Ufalanan plastiklerse sulama kanalları ile Akdeniz’e taşınıyor ve denizlerde mikroplastik kirliliğine yol açıyor.
Doğal hayatı Koruma Vakfı verilerine göre Akdeniz'e en çok plastik atık Türkiye'den atılıyor (günde 144 ton).
Türkiye'de hayvancılığın yaygın olduğu güney, kuzey ve doğusundaki yüksek bölgelerde kirliliğin tehdit faktörü haline gelmesinde etkili bir diğer aktivite de yaylacılık.
Araştırmacılara göre Doğu Karadeniz yaylaları, Doğu Anadolu’nun yüksek yerleri yada Toroslar gibi insan etkisinden çok uzak lokasyonlar da devasa çöp yığınlarının gözlemlendiği yerler arasında:
"Buralar yaylacılığın olduğu yerler ve yerel halk yılın belli bir zamanını burada geçiriyor. Ancak ne yazık ki bu gidiş ve dönüşler esnasında yerleşim yerlerinin etrafında büyük miktarda atık bıraktıkları bir gerçek".
Kuzey Doğa Derneği araştırmalarına göre İstanbul, Ankara, Bursa, Kocaeli, Sakarya gibi büyük şehirlerin yakınlarındaki ormanlık alanlarda, piknikçilerin bıraktığı atıklar "had safhada":
"Ziyaret ettiğiniz her ormanlık alanda bu durumu gözlemleyebilirsiniz. Buradaki mesire yerleri yine belli aralıklarla temizleniyor olsa da orman içlerinde bırakılan atıklar yıllarca oralarda kalıyor."

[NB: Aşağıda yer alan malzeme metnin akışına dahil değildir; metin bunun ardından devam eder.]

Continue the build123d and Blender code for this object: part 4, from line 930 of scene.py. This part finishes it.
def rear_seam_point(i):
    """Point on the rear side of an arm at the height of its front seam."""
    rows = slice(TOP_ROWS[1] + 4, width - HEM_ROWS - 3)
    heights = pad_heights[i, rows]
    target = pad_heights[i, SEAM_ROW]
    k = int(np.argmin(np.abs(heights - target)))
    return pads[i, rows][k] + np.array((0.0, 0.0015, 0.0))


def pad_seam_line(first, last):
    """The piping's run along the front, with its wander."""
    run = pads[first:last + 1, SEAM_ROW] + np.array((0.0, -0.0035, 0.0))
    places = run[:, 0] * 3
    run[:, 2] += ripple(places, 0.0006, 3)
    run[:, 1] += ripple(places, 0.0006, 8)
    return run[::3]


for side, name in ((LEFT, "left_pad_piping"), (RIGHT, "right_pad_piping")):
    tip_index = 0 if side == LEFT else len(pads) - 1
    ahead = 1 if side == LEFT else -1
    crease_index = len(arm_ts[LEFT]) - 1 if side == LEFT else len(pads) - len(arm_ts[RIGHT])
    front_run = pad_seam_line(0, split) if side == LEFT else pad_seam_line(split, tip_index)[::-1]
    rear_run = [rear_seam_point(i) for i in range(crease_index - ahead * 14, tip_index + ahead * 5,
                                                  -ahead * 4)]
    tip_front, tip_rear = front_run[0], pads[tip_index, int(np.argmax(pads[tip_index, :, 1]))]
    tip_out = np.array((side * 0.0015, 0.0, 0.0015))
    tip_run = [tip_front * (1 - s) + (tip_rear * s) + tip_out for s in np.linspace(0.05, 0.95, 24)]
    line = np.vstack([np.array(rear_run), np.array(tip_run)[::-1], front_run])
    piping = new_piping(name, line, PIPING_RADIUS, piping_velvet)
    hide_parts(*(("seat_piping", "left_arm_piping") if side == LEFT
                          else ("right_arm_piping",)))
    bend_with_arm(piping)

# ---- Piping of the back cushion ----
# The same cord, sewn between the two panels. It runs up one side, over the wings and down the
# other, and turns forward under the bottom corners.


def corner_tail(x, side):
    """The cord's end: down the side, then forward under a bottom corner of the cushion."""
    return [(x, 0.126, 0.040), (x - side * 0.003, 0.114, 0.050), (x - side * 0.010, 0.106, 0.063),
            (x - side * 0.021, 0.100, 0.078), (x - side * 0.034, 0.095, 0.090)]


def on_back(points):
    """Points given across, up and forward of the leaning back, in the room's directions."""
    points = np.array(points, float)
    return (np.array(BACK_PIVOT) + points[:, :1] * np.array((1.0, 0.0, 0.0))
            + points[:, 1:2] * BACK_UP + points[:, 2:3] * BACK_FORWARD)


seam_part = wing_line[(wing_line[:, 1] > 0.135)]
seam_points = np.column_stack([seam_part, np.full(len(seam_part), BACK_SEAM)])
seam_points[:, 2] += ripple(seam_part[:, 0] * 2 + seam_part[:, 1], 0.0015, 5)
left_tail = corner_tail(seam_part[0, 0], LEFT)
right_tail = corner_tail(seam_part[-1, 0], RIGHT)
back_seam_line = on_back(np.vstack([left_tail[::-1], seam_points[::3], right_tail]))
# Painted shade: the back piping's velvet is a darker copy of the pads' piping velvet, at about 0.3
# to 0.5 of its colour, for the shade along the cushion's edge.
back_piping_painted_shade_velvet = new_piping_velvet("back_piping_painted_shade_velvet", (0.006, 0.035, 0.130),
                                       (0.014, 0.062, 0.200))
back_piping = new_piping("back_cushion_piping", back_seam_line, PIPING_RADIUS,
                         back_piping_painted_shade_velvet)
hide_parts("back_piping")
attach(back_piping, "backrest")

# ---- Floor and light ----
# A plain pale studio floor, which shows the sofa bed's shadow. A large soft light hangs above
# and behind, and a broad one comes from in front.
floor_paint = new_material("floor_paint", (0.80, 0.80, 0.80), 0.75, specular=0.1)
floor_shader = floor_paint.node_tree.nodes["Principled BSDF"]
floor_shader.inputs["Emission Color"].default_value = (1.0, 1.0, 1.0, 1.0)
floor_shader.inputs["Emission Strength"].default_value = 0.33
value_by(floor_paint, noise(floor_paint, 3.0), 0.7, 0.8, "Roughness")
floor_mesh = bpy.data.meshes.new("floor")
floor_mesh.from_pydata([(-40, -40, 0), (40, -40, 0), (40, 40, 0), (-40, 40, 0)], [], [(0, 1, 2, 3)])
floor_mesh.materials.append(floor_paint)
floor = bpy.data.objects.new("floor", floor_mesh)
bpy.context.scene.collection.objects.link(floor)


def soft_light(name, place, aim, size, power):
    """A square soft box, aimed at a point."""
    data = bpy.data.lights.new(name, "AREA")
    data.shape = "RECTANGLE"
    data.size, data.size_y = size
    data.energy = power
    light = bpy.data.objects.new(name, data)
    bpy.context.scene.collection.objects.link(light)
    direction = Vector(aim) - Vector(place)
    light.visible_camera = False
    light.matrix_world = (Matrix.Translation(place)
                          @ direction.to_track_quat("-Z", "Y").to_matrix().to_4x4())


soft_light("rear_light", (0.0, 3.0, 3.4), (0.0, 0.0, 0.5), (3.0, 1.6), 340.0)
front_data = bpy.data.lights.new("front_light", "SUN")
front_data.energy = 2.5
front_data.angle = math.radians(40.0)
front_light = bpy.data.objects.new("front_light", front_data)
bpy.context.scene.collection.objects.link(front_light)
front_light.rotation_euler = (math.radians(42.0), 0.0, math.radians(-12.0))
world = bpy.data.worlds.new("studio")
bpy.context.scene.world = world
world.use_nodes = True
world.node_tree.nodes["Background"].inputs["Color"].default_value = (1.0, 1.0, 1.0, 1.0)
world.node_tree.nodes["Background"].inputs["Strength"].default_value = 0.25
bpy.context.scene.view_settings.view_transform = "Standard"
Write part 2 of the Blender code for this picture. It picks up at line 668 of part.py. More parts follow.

Uzmanlar atıkların karasal ve sucul tüm yaşam alanlarını gittikçe artan bir şiddette tehdit ettiğini söylüyor.
"Tüm Türkiye boyunca çöp birikimlerinin olmadığı neredeyse tek bir dere bile gözlemlemedik desek yeridir. Ana yollardan çok uzak orman içlerinde dahi kaçak dökümlerin yapıldığı devasa çöp sahaları mevcut. " diyen Koç Üniversitesi araştırmacılarına göre, Türkiye’de "süregelen güncel atık sorunu günden güne gittikçe yakıcı" bir hal alıyor.
Uzmanlar, "denetim eksikliği ve cezaların caydırıcılığındaki yetersizlik sonucunda, bu atıkların çevresel uygun olmayan yollarla girişi ne yazık ki durdurulamıyor" diyorlar.
Türkiye İstatistik Kurumu (TÜİK) verilerine göre 2020'de yaklaşık 5,5 milyon ton evsel atık vahşi depolama alanlarına gönderildi; 130 bin ton evsel atıksa açıkta yakıldı, gömüldü, dereye veya araziye döküldü.
Atık hizmeti verilen belediyelerde toplanan 32,3 milyon ton atığın yüzde 70'i düzenli depolama tesislerine gönderildi.
Düzenli depolama, atıkların kontrollü bir şekilde toprağın altına gömülmesi anlamına geliyor.
Yöntem, çevresel dezavantajları nedeniyle atık yönetim hiyerarşisinin en sonuna itilmiş ve bazı Avrupa ülkelerinde tamamen yasaklanmış durumda.
Buna karşın Türkiye'de hala en yaygın olarak kullanılan yöntem.
Boğaziçi Üniversitesi Çevre Bilimleri Enstitüsü Direktörü Prof. Dr. Turgut T. Onay, "Bu sebeple bu yönteme olan bağlılığın azalması ve diğer uygulamalara ağırlık verilmesi büyük önem taşıyor."diyor ve ekliyor:
"Atık yönetim sisteminde, oluşan atıkların özellikle de geri kazanılabilir ya da dönüştürebilir nitelikte olanların ayrı toplanmasını sağlayacak sistemin oturtulması, atıkların değerlendirilmesi ve döngüsel ekonomi çerçevesinde sisteme yeniden kazandırılması çok önemli bir adım olacaktır."